Only the lines from the first one through the line with "return start + (leg.inner_edge(y)" should be printed, exactly as they appear.

[start Supplied information]

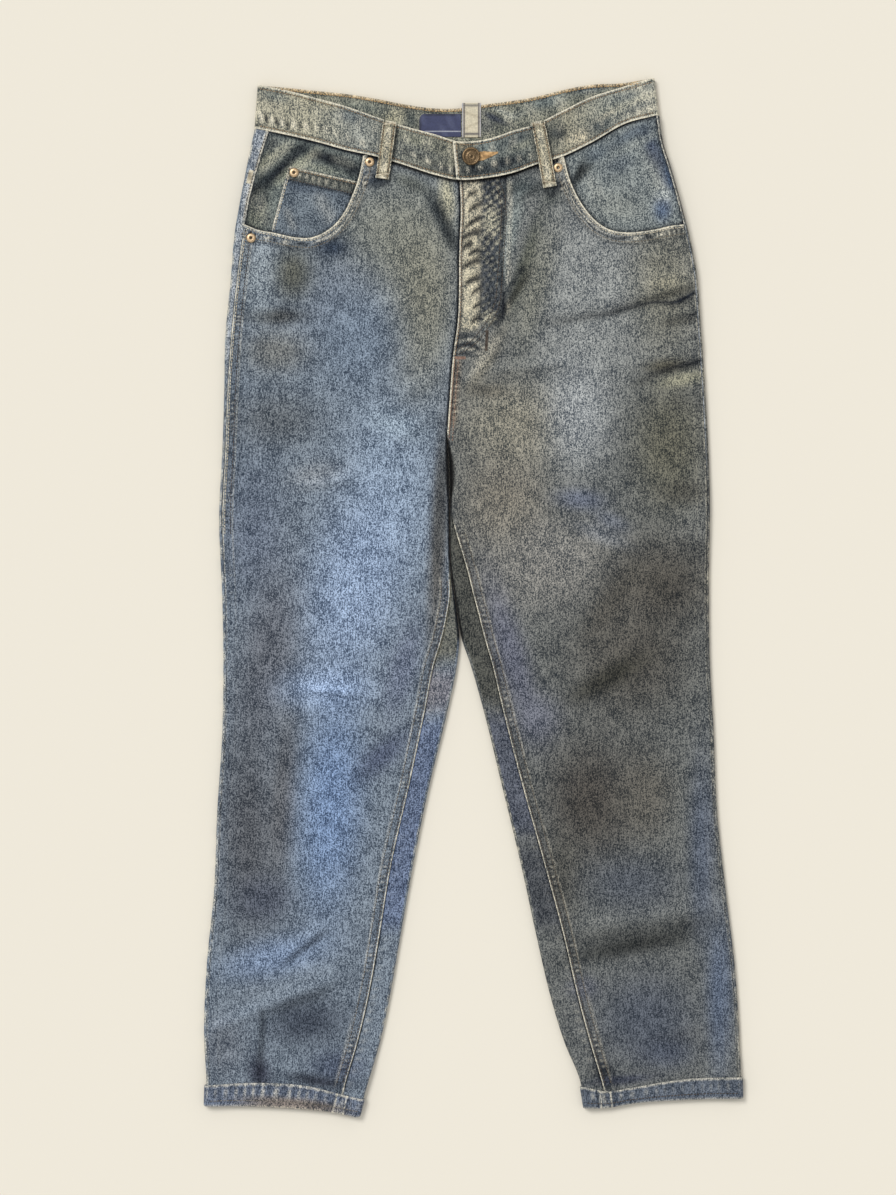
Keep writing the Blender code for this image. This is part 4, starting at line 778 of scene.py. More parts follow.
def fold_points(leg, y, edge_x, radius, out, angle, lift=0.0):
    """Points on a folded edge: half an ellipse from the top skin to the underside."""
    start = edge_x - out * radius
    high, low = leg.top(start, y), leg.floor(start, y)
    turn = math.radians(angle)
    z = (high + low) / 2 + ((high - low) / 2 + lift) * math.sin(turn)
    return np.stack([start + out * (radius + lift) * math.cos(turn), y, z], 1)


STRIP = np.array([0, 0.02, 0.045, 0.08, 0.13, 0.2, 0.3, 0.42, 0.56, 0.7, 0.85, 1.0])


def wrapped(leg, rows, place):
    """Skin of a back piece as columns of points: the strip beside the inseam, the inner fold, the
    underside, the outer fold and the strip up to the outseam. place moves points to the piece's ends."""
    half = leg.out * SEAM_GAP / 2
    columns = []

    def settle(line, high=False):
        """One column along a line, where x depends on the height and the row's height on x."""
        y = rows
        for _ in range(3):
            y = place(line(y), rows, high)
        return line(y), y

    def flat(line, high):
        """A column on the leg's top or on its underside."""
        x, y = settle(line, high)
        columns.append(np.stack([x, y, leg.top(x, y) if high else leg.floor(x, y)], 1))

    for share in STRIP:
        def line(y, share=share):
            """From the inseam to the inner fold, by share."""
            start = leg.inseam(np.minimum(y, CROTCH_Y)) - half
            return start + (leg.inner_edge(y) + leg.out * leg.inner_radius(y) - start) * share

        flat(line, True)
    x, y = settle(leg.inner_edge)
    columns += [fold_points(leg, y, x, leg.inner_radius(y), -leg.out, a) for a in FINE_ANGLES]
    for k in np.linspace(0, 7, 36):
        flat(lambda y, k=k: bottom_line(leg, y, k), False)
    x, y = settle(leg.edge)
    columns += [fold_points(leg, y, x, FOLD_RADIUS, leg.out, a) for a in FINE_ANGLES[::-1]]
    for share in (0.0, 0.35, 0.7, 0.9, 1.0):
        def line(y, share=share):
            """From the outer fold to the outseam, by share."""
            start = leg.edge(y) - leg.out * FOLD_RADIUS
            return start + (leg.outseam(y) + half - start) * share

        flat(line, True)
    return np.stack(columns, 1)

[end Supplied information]

**The output:**
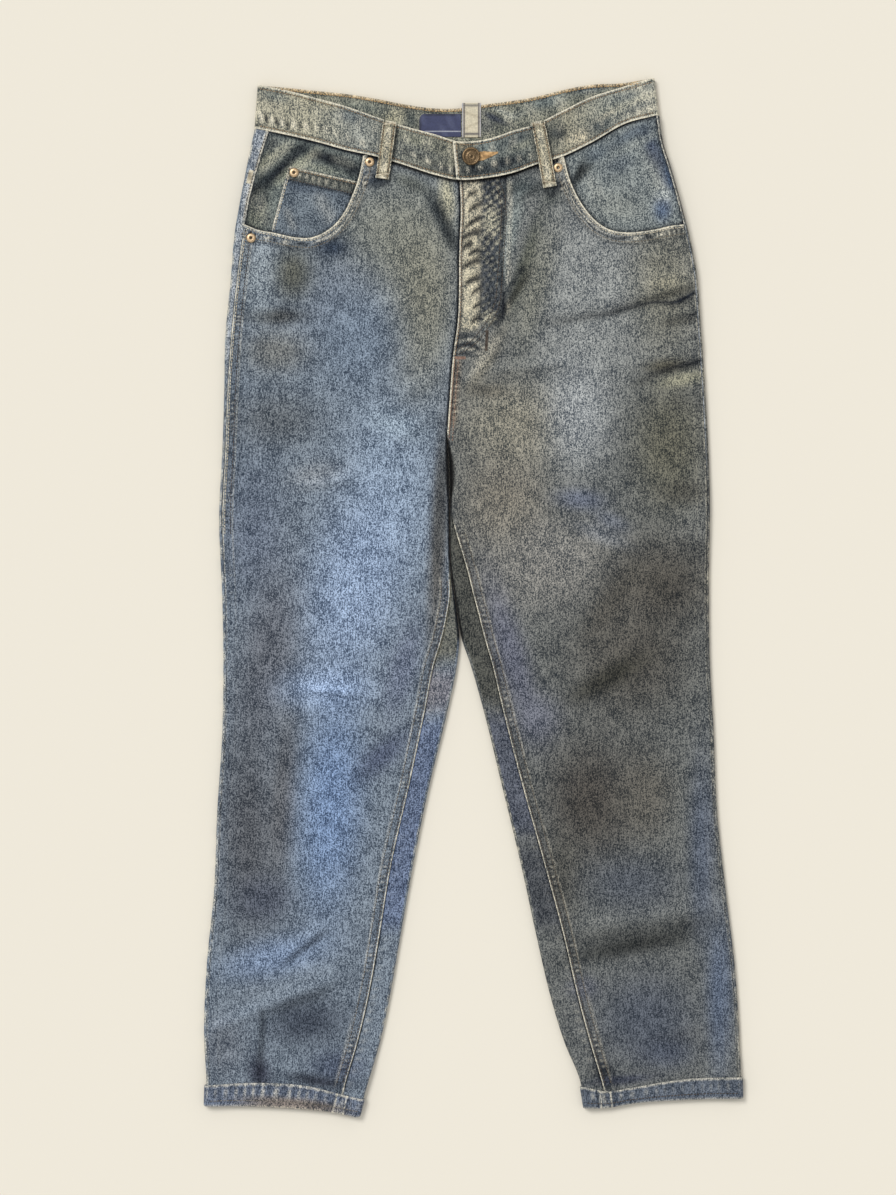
Keep writing the Blender code for this image. This is part 4, starting at line 778 of scene.py. More parts follow.
def fold_points(leg, y, edge_x, radius, out, angle, lift=0.0):
    """Points on a folded edge: half an ellipse from the top skin to the underside."""
    start = edge_x - out * radius
    high, low = leg.top(start, y), leg.floor(start, y)
    turn = math.radians(angle)
    z = (high + low) / 2 + ((high - low) / 2 + lift) * math.sin(turn)
    return np.stack([start + out * (radius + lift) * math.cos(turn), y, z], 1)


STRIP = np.array([0, 0.02, 0.045, 0.08, 0.13, 0.2, 0.3, 0.42, 0.56, 0.7, 0.85, 1.0])


def wrapped(leg, rows, place):
    """Skin of a back piece as columns of points: the strip beside the inseam, the inner fold, the
    underside, the outer fold and the strip up to the outseam. place moves points to the piece's ends."""
    half = leg.out * SEAM_GAP / 2
    columns = []

    def settle(line, high=False):
        """One column along a line, where x depends on the height and the row's height on x."""
        y = rows
        for _ in range(3):
            y = place(line(y), rows, high)
        return line(y), y

    def flat(line, high):
        """A column on the leg's top or on its underside."""
        x, y = settle(line, high)
        columns.append(np.stack([x, y, leg.top(x, y) if high else leg.floor(x, y)], 1))

    for share in STRIP:
        def line(y, share=share):
            """From the inseam to the inner fold, by share."""
            start = leg.inseam(np.minimum(y, CROTCH_Y)) - half
            return start + (leg.inner_edge(y) + leg.out * leg.inner_radius(y) - start) * share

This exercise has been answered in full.